The ruling will likely mean Daniel Guy, a disc jockey and broadcast engineer, gets to keep at least half of his $112,000 inheritance, which was an issue in the settlement, he said.
“(Justice Dalianis) took more of a common-sense approach to my case. Finding fault was just a stretch,” Mr. Guy said.
Joni Guy couldn’t be reached for comment, and her attorney, Francis Holland of Nashua, didn’t return phone calls to the New Hampshire Sunday News.
Alternatives to litigation
Wilton lawyer Honey Hastings said she changed her practice four years ago after a troubling case involving sexually graphic testimony.
Hastings, who wrote “The New Hampshire Divorce Handbook,” said, “I don’t litigate anymore. I felt it was enabling people to treat each other badly and hurt children.”
She offers services to families, including mediation and collaborative practice, also called “no-court divorce.”

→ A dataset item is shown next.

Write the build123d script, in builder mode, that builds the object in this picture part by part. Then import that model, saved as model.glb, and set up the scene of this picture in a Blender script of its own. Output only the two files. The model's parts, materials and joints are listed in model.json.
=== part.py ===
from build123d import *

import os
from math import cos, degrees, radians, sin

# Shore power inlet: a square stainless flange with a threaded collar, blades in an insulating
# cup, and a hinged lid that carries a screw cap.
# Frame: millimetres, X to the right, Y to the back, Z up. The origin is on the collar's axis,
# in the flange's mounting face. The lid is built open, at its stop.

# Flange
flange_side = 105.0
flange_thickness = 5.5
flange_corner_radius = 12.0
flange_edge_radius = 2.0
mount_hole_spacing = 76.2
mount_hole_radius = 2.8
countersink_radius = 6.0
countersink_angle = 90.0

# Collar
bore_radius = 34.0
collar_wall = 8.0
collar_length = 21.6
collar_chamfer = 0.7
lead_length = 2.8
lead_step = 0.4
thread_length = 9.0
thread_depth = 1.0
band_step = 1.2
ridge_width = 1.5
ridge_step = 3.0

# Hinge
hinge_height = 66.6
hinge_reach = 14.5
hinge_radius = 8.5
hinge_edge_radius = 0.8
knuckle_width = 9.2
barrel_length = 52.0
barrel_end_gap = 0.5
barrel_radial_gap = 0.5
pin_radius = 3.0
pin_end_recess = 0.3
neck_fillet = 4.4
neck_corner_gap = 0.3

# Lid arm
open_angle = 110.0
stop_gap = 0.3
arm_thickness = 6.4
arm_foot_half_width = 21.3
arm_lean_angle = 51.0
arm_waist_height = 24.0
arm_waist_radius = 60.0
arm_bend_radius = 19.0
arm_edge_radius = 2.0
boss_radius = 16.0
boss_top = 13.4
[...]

Attorney Amy Wolfson of Nashua said fault-based divorces might lead to unequal division of assets, alimony and increased alimony, and may affect parenting rights and responsibilities.
Depending on how outrageous the fault, Wolfson said, the asset split could be 55-45, 60-40 or whatever the judge decides. In one of her cases, she said, her client walked away with 90 percent of the marital assets, though she said such cases are “extraordinary.”
Mediation isn’t always the best option in divorce cases, Wolfson said.
“Mediation works well when both parties are of equal bargaining power,” she said. “When you have power disparity in the marriage, it doesn’t work well.”
Randy Kessler, secretary of the Family Law Section of the American Bar Association, said New Hampshire is in the mainstream, as about 25 states have both fault and no-fault divorces. Seventeen states have no-fault only, and eight states have fault-based divorces only, he said.
Even if fault isn’t alleged in a divorce suit, Kessler said, fault may be found and used as leverage in reaching a favorable settlement for the injured party. Fault also can be relevant in deciding settlements and child-custody arrangements, he said.